Alhasil, di usianya yang remaja, anak lebih nyaman mencari "kesenangan" sendiri sebagai upaya meluapkan isi hati tanpa adanya kontrol yang baik. Bahkan remaja cenderung lebih nyaman berbagi cerita atau curhat dengan teman-temannya dibandingkan dengan orang tua. Jika hal tersebut tanpa adanya kontrol yang baik, maka dikhawatirkan remaja terjerumus ke dalam hal-hal yang tidak diinginkan karena berteman dengan orang yang tidak tepat.
Dunia akan menawarkan berbagai bentuk pergaulan. Usia remaja rentan dengan perilaku negatif apabila tidak bisa memfilter sendiri mana yang baik dan salah.
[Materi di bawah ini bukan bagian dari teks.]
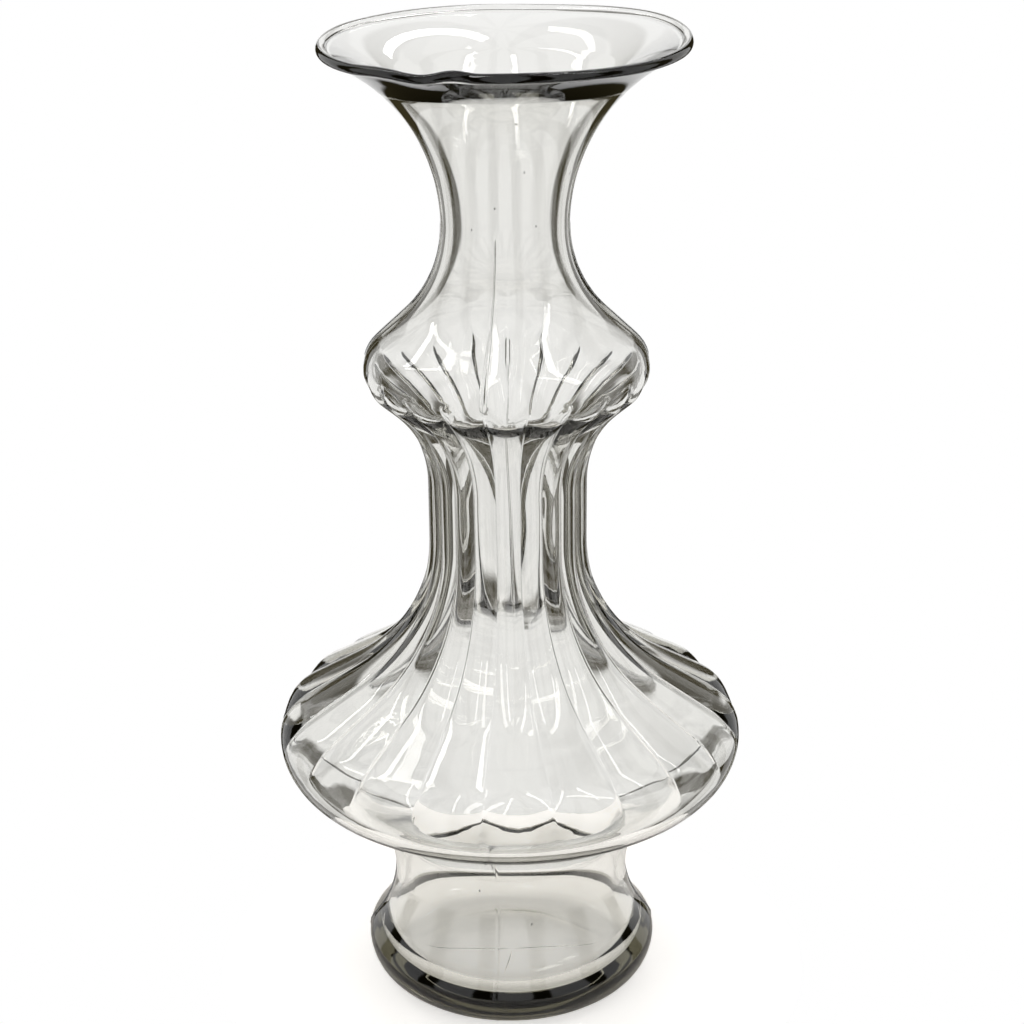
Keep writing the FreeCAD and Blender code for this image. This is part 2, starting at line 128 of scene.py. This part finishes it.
# Pulls on the rim: turn in degrees, and outward move, upward move and size in millimetres
RIM_PULLS = (
    (35, 2.4, 1.6, 60),
    (200, -0.4, -1.2, 60),
    (275, 0.0, 0.8, 60),
    (-106, -0.5, 1.0, 10),
    (-116, 0.3, -0.9, 12),
    (-131, -0.3, 0.5, 14),
)

# Length of one step along the section
STEP = 2.6 * MM
FINE_STEP = 0.9 * MM

# The glass
GLASS_IOR = 1.5
GLASS_TINT = (0.70, 0.69, 0.635, 1)
TINT_DENSITY = 70

# The round table, and how much it is lifted towards white for the camera and through the glass
TABLE_RADIUS = 0.125
TABLE_CORNERS = 96
TABLE_COLOUR = (0.86, 0.83, 0.80, 1)
TABLE_ROUGHNESS = 0.9
CAMERA_LIFT = 0.5
GLASS_LIFT = 0.56

# The white room and the dark screens that the glass sees, evenly spaced round the vessel
SCREENS = 8
SCREEN_EDGE = (-0.72, -0.36)
SCREEN_SPREAD = 0.6
OVERHEAD_EDGE = (0.6, 0.98)
OVERHEAD_LEVEL = 0.35
SCREEN_COLOUR = (0.045, 0.038, 0.018, 1)
ROOM_COLOUR = (0.97, 0.97, 0.965, 1)
WHITE = (1, 1, 1, 1)

# The tall lamps: angles in degrees, lengths in metres, power in watts
LAMP_COUNT = 4
LAMP_START = -112
LAMP_RISE = 56
LAMP_DISTANCE = 1.4
LAMP_SIZE = (0.085, 1.0)
LAMP_POWER = 2.0
LAMP_AIM = 0.2

# The camera: place in metres, how far it looks down from level and rolls in degrees, lens in millimetres
CAMERA_PLACE = (0, -0.9, 0.57425)
CAMERA_DIP = 22.107
CAMERA_ROLL = -0.515
CAMERA_SENSOR = 36
CAMERA_LENS = 84.69
CAMERA_SHIFT = 0.0041
CAMERA_NEAR = 0.01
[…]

Bahkan pada remaja putri yang menjelang puber atau sudah mengalami menstruasi, sebaiknya terus dipantau oleh orang tua. Amati jika belum datang bulan. Demikian sebagai upaya screening awal dari keluarga.
Komunikasi yang terjalin baik antara orang tua dan anak akan menjembatani segala permasalahan remaja sehingga dapat diselesaikan dan dicarikan solusi bersama. Dengan dekat orang tua, remaja merasa nyaman dan aman karena keharmonisan yang diberikan keluarganya. Apabila orang tua bekerja di luar kota atau luar negeri, maka pengasuhan dapat diserahkan kepada keluarga besar yang masih ada hubungan keluarga agar pengawasan terus berjalan.
Kontrol sosial di sekolah
Sekolah telah memberikan fasilitas berupa Bimbingan dan Konseling (BK) untuk para siswa sebagai ruang edukasi meliputi minat, bakat, motivasi, dan prestasi belajar. Bahkan BK merupakan salah satu mata pelajaran utama yang memantau kondisi psikis siswa.
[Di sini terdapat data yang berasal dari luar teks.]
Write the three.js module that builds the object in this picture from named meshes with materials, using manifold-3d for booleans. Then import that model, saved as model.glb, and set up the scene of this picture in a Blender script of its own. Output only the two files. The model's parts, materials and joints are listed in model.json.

Pembinaan remaja dalam hal ini siswa di sekolah juga meliputi screening dari Puskesmas yang telah bekerja sama dengan pihak sekolah. Pada umumnya ada kunjungan berapa pekan sekali oleh Puskesmas ke sekolah guna memberikan penyuluhan terkait berbagai informasi seperti kesehatan reproduksi dan vaksinasi.
Sekolah sebaiknya tegas dan terus mengedukasi siswa pada fenomena kehamilan remaja. Sinergitas pihak sekolah sangat besar peranannya untuk menekan perilaku menyimpang pada siswa.
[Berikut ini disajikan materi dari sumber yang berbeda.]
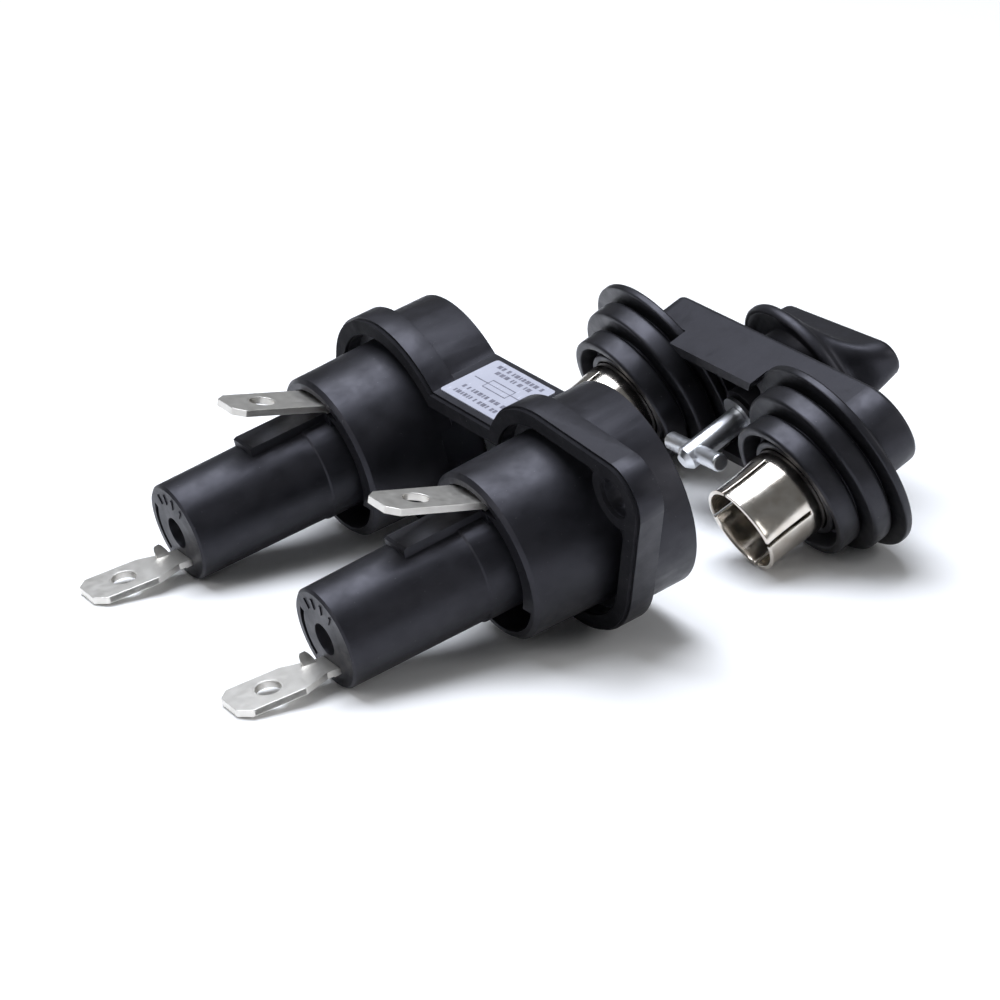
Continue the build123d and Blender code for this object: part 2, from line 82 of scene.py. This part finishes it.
# ---- materials ----------------------------------------------------------------------------------------
class Finish:
    """A procedural material: a Principled shader with noise for its colour, roughness and relief."""

    def __init__(self, name, **fixed):
        self.material = bpy.data.materials.new(name)
        self.material.use_nodes = True
        self.nodes = self.material.node_tree.nodes
        self.links = self.material.node_tree.links
        self.shader = self.nodes["Principled BSDF"]
        self.place = self.add("ShaderNodeTexCoord").outputs["Object"]
        self.relief = None
        for socket, value in fixed.items():
            self.shader.inputs[socket.replace("_", " ")].default_value = value

    def add(self, kind, **settings):
        node = self.nodes.new(kind)
        for key, value in settings.items():
            setattr(node, key, value)
        return node

    def feed(self, node, **values):
        """Set or link a node's inputs by name."""
        for key, value in values.items():
            socket = node.inputs[key.replace("_", " ")]
            if isinstance(value, bpy.types.NodeSocket):
                self.links.new(value, socket)
            else:
                socket.default_value = value
        return node

    def noise(self, size, detail=3.0, roughness=0.55, stretch=None):
        """Noise whose lumps are about size metres across."""
        place = self.place
        if stretch:
            mapping = self.feed(self.add("ShaderNodeMapping"), Vector=place, Scale=stretch)
            place = mapping.outputs["Vector"]
        node = self.add("ShaderNodeTexNoise")
        self.feed(node, Vector=place, Scale=1.0 / size, Detail=detail, Roughness=roughness)
        return node.outputs["Fac"]

    def spread(self, value, low, high, bottom=0.0, top=1.0):
        """Map value from low..high to bottom..top, clamped."""
        node = self.add("ShaderNodeMapRange", clamp=True)
        self.feed(node, Value=value, From_Min=low, From_Max=high, To_Min=bottom, To_Max=top)
        return node.outputs["Result"]

    def times(self, a, b):
        node = self.add("ShaderNodeMath", operation="MULTIPLY")
        for slot, value in enumerate((a, b)):
            if isinstance(value, bpy.types.NodeSocket):
                self.links.new(value, node.inputs[slot])
            else:
                node.inputs[slot].default_value = value
        return node.outputs["Value"]

    def mix(self, share, first, second):
        node = self.add("ShaderNodeMix", data_type="RGBA")
        for index, value in ((0, share), (6, first), (7, second)):
            if isinstance(value, bpy.types.NodeSocket):
                self.links.new(value, node.inputs[index])
            else:
                node.inputs[index].default_value = value if index == 0 else (*value, 1.0)
        return node.outputs[2]

    def bump(self, height, depth, strength=1.0):
        """Lay relief of the given depth in metres on what is there already."""
        node = self.add("ShaderNodeBump")
        self.feed(node, Height=height, Distance=depth, Strength=strength)
        if self.relief is not None:
            self.links.new(self.relief, node.inputs["Normal"])
        self.relief = node.outputs["Normal"]

    def done(self, colour=None, roughness=None):
        if colour is not None:
            self.links.new(colour, self.shader.inputs["Base Color"])
        if roughness is not None:
            self.links.new(roughness, self.shader.inputs["Roughness"])
        if self.relief is not None:
            self.links.new(self.relief, self.shader.inputs["Normal"])
        return self.material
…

Kontrol sosial di masyarakat
Contoh kontrol sosial yang dapat dilakukan di masyarakat sebagai efek jera meliputi pengucilan, celaan, ejekan, gosip, intimidasi, dan sanksi. Dengan tujuan menciptakan keteraturan sosial.
Bagi individu yang menjadi subjek sasaran kontrol sosial, diharapkan tidak masa bodoh melainkan akan melakukan instropeksi diri, evaluasi diri, serta mencari tahu penyebab hal tersebut terjadi kepadanya. Pada akhirnya, individu menyadari dan berbenah diri kembali kepada norma-norma yang berlaku.